When it’s warm, I often finish a ride wishing for more. I do not believe I have ever had such a wish when finishing a ride in the cold. Instead, I come inside and stand in the shower until the hot water runs out or the feeling comes back into my toes: whichever occurs first.
Oh, I’ve Got Cold Credibility
I’m almost sure some of you are thinking, "Fatty is such a nancy-boy. What does he know about cold?" Well, I lived for Finland for two years, and rode a bike as my main mode of transportation during the winter for each of those two years. Also, I grew up at above 8,000 feet in a little town in Colorado. It frequently had the lowest temperatures in the nation, including Alaska. So, yes: I know a thing or two about living and riding in the cold.

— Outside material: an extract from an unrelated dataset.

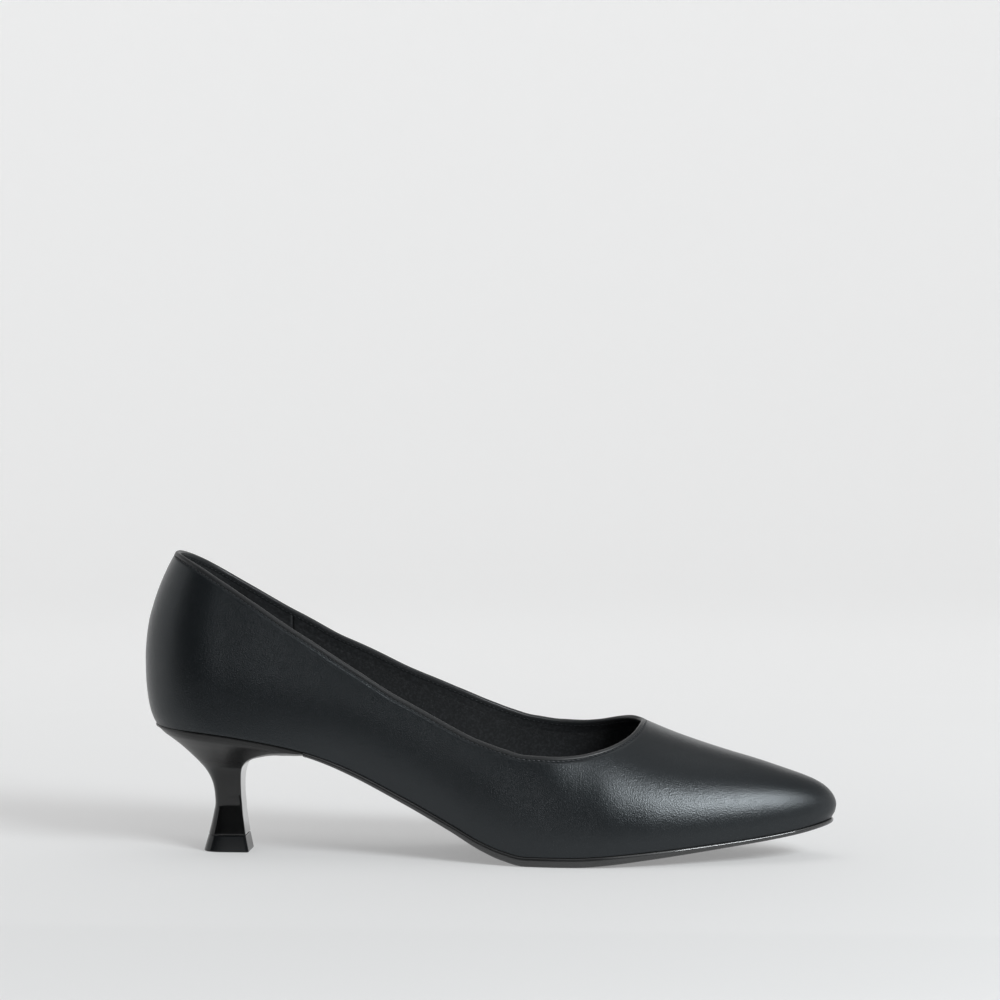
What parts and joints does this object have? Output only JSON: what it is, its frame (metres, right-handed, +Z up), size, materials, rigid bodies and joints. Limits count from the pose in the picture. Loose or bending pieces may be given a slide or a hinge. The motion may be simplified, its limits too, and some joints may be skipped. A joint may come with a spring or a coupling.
{
  "type": "kitten heel pump",
  "caption": "Low-cut pointed pump with a slender flared kitten heel, thin outsole and a smooth one-piece upper, open at the topline.",
  "frame": {"origin": "centre of the top lift's ground face, on the floor", "axes": "+X from the heel to the toe, +Y to the medial side, +Z up"},
  "size_m": [0.2618, 0.0741, 0.1143],
  "materials": {
    "upper_leather": "smooth black leather, semi-gloss",
    "insole_sock": "matt black sock lining",
    "outsole": "satin black",
    "heel_lacquer": "gloss black lacquer",
    "top_lift": "satin black"
  },
  "bodies": {
    "root": {"upper": "upper_leather", "insole": "insole_sock", "outsole": "outsole", "heel": "heel_lacquer", "top_lift": "top_lift"}
  },
  "joints": []
}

And I’d rather ride when it’s warm.
PS: It’s snowing right now. You think I should ride my bike home today, or bail out and get a ride? Your opinion carries more weight if you either are facing the same question right now. If you are in Australia, your opinion carries no weight whatsoever.
PPS: The winner of yesterday’s contest is Tayfur Yagci of Turkey. The fact that he’s racing with what he’s got impresses me no end. Here’s what Tayfur had to say:
I have one simple recommendation for all that stuff: Give some to me! I especially need: A long sleeve jersey, some good socks, a windstopper jacket.
So you want me to impress you? I don’t know if I can but here goes: I only have two items of bicycle clothing: A no-name tights and a t-shirt with the name of a local MTB team on it. (Pitbull MTB Racing) Thats all I have. Ok, I have other stuff I can wear but they aren’t bicycle clothes. A pair of old jeans or a worn out wool sweater don’t exactly count as cycling apparel. So that’s all I have.